Sounds like you’re already very attuned to your natural energy rhythms, Linda, which is awesome! And I agree — I wish more companies were open to letting employees work with their natural energy flow. Even if you don’t work for Google, though, it’s always worth asking for what you know will be best for you (and ultimately for the company, too!).
I really love this post and I’m really happy you guys are sharing this! My perfectionist side is constantly battling between being productive and doing what I want. Led me to believe that there’s never enough time to get everything done. I don’t think I have any peak times where my energy/motivation is highest but I know that I do need breaks on long days. I think I need to control my energy so that it’s evenly distributed everyday. So I guess I need to tell my perfectionist side that my to-dos can be done one day at a time instead of all at once.
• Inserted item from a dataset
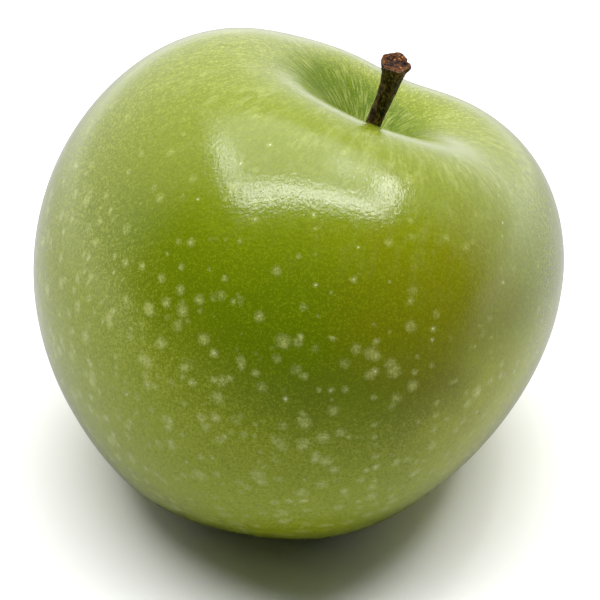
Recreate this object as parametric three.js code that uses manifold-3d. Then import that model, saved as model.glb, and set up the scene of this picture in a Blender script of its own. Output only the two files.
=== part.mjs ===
// A green apple, in millimetres, +Z up: the fruit, its stalk, and the dried calyx in the basin underneath.
// The fruit is shaped upright round its core, and then bends and leans as it grew. The origin is the middle
// of the apple's bounding box, at the level of the surface that its crown lobes rest on.
import * as THREE from 'three';
import { mergeVertices } from 'three/addons/utils/BufferGeometryUtils.js';
import Module from 'manifold-3d';

const radians = THREE.MathUtils.degToRad;

// Fruit: shares are of the radius, angles are in radians, and a longitude is measured from +X towards +Y.
const meanRadius = 38;
const shoulderFullness = 0.151;
const waistFullness = 0.035;
const stalkCavity = { depth: 0.396, reach: 0.376, steepness: 1.6 };
const calyxBasin = { depth: 0.32, reach: 0.34, steepness: 2 };
const fullSide = { share: 0.109, longitude: radians(213) };
const ovalWaist = { share: 0.025, longitude: radians(79) };
const threeCheeks = { share: 0.038, longitude: radians(31.5) };
const highShoulder = { share: 0.068, longitude: radians(-24) };
const saddle = { share: 0.048, longitude: radians(72), colatitude: 0.585, width: 0.405, height: 0.3 };
const fiveRibs = { longitude: radians(8.6) };
const shoulderRibs = { share: 0.008, fromPole: 0.6, spread: 0.4 };
const crownLobes = { share: 0.046, fromPole: 0.5, spread: 0.45 };

// Growth: the fruit bends along its height, from a level near its crown, and leans towards +X.
const bend = {
  angle: radians(16),
  longitude: radians(34),
  fromLevel: -0.9 * meanRadius,
  height: 1.75 * meanRadius,
};
const leanAngle = radians(6.1);

// Rest: how much of the lowest crown lobe is flattened, so that all five lobes touch the surface.
const restFlattening = 0.75;

// Every piece stands clear of the flesh by this much.
const gap = 0.3;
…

Such a great awareness, Riya! Perfectionism can be a huge energy drain (I know that from experience, too!), so whatever you can do to quiet that inner perfectionist will definitely help you maintain your energy throughout the day. I feel like you’ll resonate with this #ClarityGem about perfectionism. 🙂
My flows are generally these: I am only productive and work in the early afternoon. Sitting outside with my laptop gives me the most creative energy. No matter what time I wake up, it takes me 2-3 hours to get motivated to do anything. My body loves to wake up at 9am, and when I have to wake up earlier than that it’s angry at me. I love to read at night before bed. I can’t have too much on my schedule or I will feel overwhelmed.
“Sitting outside with my laptop gives me the most creative energy.” 100% agree!
Lovely article! Totally resonates with me!
Awesome, thanks for sharing, Rachel!
I find that I’m full of creative energy late into the night, around midnight – 3 a.m. But I always feel guilty being up late, writing, reading, etc. So I try to force myself to go to sleep, wake up early and try it in the morning. It never works out, and this article made me realize I need to work with my natural flow.
But do you think those late hours are detrimental to my health? Should I actually try adjusting?